__Problem to solve__
Using the listing below, copy exactly the lines from the one containing "truss_rod_nut()" to the one containing "return low, high", both lines included, and no others.

── Information supplied ──

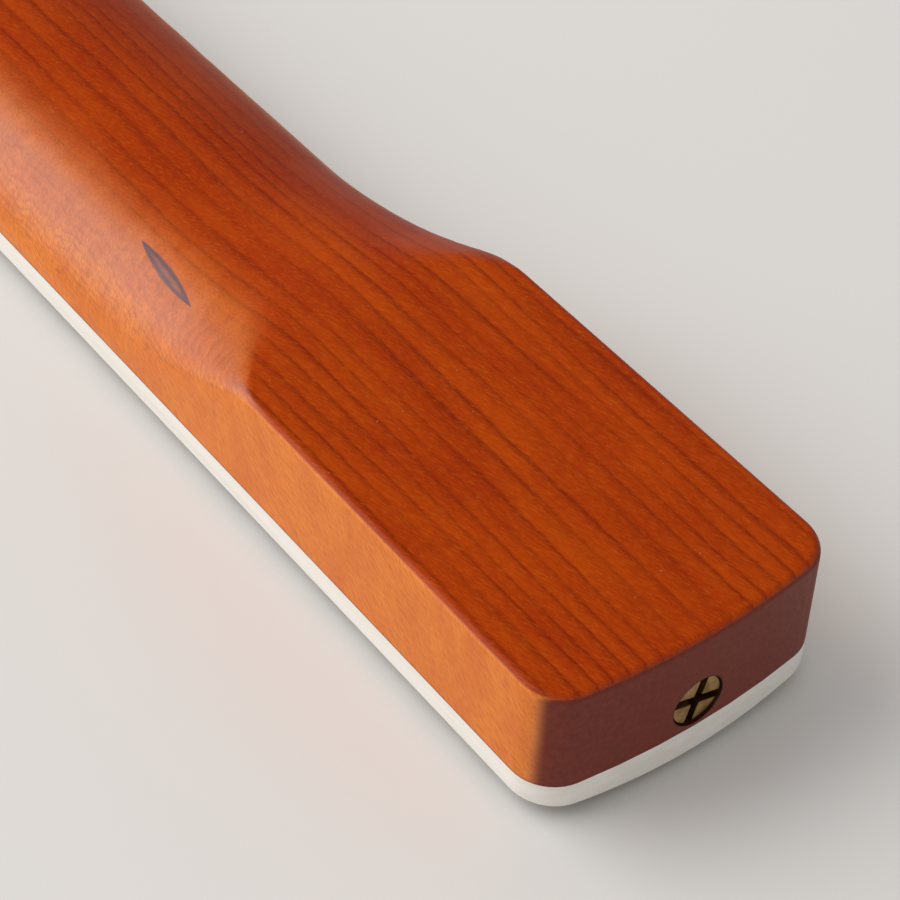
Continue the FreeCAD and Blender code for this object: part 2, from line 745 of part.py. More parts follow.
def fingerboard():
    """Radiused board with its binding, face markers and side markers."""
    low = "(Sizes.face_level - 1)"
    board_block = outline_block("board", "binding_width", low, "Sizes.glue_level")
    rim_block = outline_block("rim", None, low, "Sizes.glue_level")
    form = along_x("face_form", "Sizes.face_radius", "Sizes.board_length")

    discs = []
    for number, (x, y) in enumerate(marker_spots(), start=1):
        disc = add("Part::Cylinder", f"marker_{number}", Radius="Sizes.dot_diameter / 2",
                   Height="Sizes.dot_depth + 1", Placement__Base__z=low)
        disc.Placement.Base.x = x
        disc.Placement.Base.y = y
        discs.append(disc)
    all_discs = boolean("Part::MultiFuse", "marker_discs", *discs)
    subpart(boolean("Part::Common", "markers_part", all_discs, form), "face_markers")

    board = boolean("Part::Common", "board_faced", board_block, form)
    inlaid = boolean("Part::Cut", "board_inlaid", board, all_discs)
    slots = doc.addObject("Part::Feature", "fret_slots")
    slots.Shape = Part.makeCompound([fret_slot(n) for n in range(1, FRET_COUNT + 1)])
    subpart(boolean("Part::Cut", "board_part", inlaid, slots), "fingerboard")

    rim = boolean("Part::Cut", "rim_ring", boolean("Part::Common", "rim_faced", rim_block, form), board_block)
    rolled = rounded_edges("rim_rolled", rim, S["binding_roll"], outer_low_edge)
    pegs = []
    for number, x in enumerate(side_spots(), start=1):
        peg = add("Part::Cylinder", f"side_marker_{number}", Radius="Sizes.side_dot_diameter / 2",
                  Height="Sizes.side_dot_depth + 1", Placement__Base__z="Sizes.glue_level - 2")
        peg.Placement.Rotation = FreeCAD.Rotation(V(1, 0, 0), 90)
        peg.Placement.Base.x = x
        peg.Placement.Base.y = S["side_dot_depth"] - half_width(x)
        pegs.append(peg)
    pegs_fused = boolean("Part::MultiFuse", "side_pegs", *pegs)
    subpart(boolean("Part::Common", "side_markers_part", pegs_fused, rolled), "side_markers")
    subpart(boolean("Part::Cut", "binding_part", rolled, pegs_fused), "binding")


# ---------------------------------------------------------------- string nut


def string_nut():
    """Bone nut whose top follows the board's radius, with six string slots."""
    half = half_width(S["board_length"])
    top = S["face_radius"] + S["crown_height"] + S["nut_proud"]
    blank = add("Part::Box", "nut_blank", Length="Sizes.nut_thickness", Width="Sizes.nut_width",
                Height="Sizes.glue_level", Placement__Base__y="-Sizes.nut_width / 2")
    form = along_x("nut_form", "Sizes.face_radius + Sizes.face_level", "Sizes.nut_thickness + 2", "-1")
    domed = boolean("Part::Common", "nut_domed", blank, form)
    slots = []
    for number, gauge in enumerate(STRING_GAUGES):
        y = S["string_spread"] * (0.5 - number / (len(STRING_GAUGES) - 1))
        crest = S["axis_level"] - math.sqrt(top**2 - y**2)
        slot = add("Part::Box", f"string_slot_{number + 1}", Length="Sizes.nut_thickness + 2",
                   Placement__Base__x="-1")
        slot.Width = gauge
        slot.Height = crest + S["string_slot_depth"] + 1
        slot.Placement.Base.y = y - gauge / 2
        slot.Placement.Base.z = -1
        slots.append(slot)
    slotted = boolean("Part::Cut", "nut_part", domed, boolean("Part::MultiFuse", "string_slots", *slots))
    subpart(slotted, "string_nut", "Sizes.board_length")


# ---------------------------------------------------------------- build and write


def check_document():
    """Stop if any object failed or any piece is not a sound solid."""
    for obj in doc.Objects:
        failed = {"Invalid", "Error"} & set(obj.State)
        if failed:
            raise RuntimeError(f"{obj.Name} did not recompute: {obj.State}")
    for piece in SUBPARTS:
        if piece.Shape.isNull() or not piece.Shape.isValid() or not piece.Shape.Solids:
            raise RuntimeError(f"{piece.Label} has no sound shape")


def write_parts():
    """Write one STEP file for each piece."""
    os.makedirs("parts", exist_ok=True)
    for piece in SUBPARTS:
        piece.Shape.exportStep(f"parts/{piece.Label}.step")
        box = piece.Shape.BoundBox
        print(f"{piece.Label:20s} {len(piece.Shape.Solids):2d} solids {piece.Shape.Volume:10.1f} mm3"
              f"  x {box.XMin:8.2f} {box.XMax:8.2f}  y {box.YMin:7.2f} {box.YMax:7.2f}"
              f"  z {box.ZMin:6.2f} {box.ZMax:6.2f}")


neck()
truss_rod()
truss_rod_washer()
truss_rod_nut()
fingerboard()
for fret_number in range(1, FRET_COUNT + 1):
    fret(fret_number)
string_nut()
doc.recompute()
check_document()
write_parts()
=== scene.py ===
"""Studio scene of a bare electric guitar neck that lies face down on a pale floor."""

import logging
import math
from dataclasses import dataclass, field
from enum import Enum

import bpy
from mathutils import Matrix, Vector


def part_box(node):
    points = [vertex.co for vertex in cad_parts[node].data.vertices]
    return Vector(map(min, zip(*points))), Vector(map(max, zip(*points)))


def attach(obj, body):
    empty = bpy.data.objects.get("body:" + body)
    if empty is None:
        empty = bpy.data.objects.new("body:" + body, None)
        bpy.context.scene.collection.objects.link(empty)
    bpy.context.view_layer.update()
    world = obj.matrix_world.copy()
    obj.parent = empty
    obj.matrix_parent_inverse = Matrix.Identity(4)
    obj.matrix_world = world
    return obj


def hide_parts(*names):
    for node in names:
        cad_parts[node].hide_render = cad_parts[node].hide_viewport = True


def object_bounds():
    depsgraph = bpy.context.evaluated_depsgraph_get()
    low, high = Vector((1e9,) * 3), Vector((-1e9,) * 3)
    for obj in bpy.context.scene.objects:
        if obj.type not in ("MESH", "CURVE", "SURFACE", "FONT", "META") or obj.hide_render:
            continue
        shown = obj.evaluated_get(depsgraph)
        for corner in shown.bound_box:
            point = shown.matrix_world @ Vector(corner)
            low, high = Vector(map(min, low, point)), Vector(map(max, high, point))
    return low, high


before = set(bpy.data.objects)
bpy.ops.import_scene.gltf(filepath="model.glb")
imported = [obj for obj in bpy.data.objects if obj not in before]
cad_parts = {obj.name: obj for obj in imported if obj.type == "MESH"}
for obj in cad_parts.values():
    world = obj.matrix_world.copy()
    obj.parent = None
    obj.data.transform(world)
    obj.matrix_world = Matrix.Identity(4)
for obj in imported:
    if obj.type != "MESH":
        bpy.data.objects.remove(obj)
CAD_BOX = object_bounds()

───

__Full output__
truss_rod_nut()
fingerboard()
for fret_number in range(1, FRET_COUNT + 1):
    fret(fret_number)
string_nut()
doc.recompute()
check_document()
write_parts()
=== scene.py ===
"""Studio scene of a bare electric guitar neck that lies face down on a pale floor."""

import logging
import math
from dataclasses import dataclass, field
from enum import Enum

import bpy
from mathutils import Matrix, Vector


def part_box(node):
    points = [vertex.co for vertex in cad_parts[node].data.vertices]
    return Vector(map(min, zip(*points))), Vector(map(max, zip(*points)))


def attach(obj, body):
    empty = bpy.data.objects.get("body:" + body)
    if empty is None:
        empty = bpy.data.objects.new("body:" + body, None)
        bpy.context.scene.collection.objects.link(empty)
    bpy.context.view_layer.update()
    world = obj.matrix_world.copy()
    obj.parent = empty
    obj.matrix_parent_inverse = Matrix.Identity(4)
    obj.matrix_world = world
    return obj


def hide_parts(*names):
    for node in names:
        cad_parts[node].hide_render = cad_parts[node].hide_viewport = True


def object_bounds():
    depsgraph = bpy.context.evaluated_depsgraph_get()
    low, high = Vector((1e9,) * 3), Vector((-1e9,) * 3)
    for obj in bpy.context.scene.objects:
        if obj.type not in ("MESH", "CURVE", "SURFACE", "FONT", "META") or obj.hide_render:
            continue
        shown = obj.evaluated_get(depsgraph)
        for corner in shown.bound_box:
            point = shown.matrix_world @ Vector(corner)
            low, high = Vector(map(min, low, point)), Vector(map(max, high, point))
    return low, high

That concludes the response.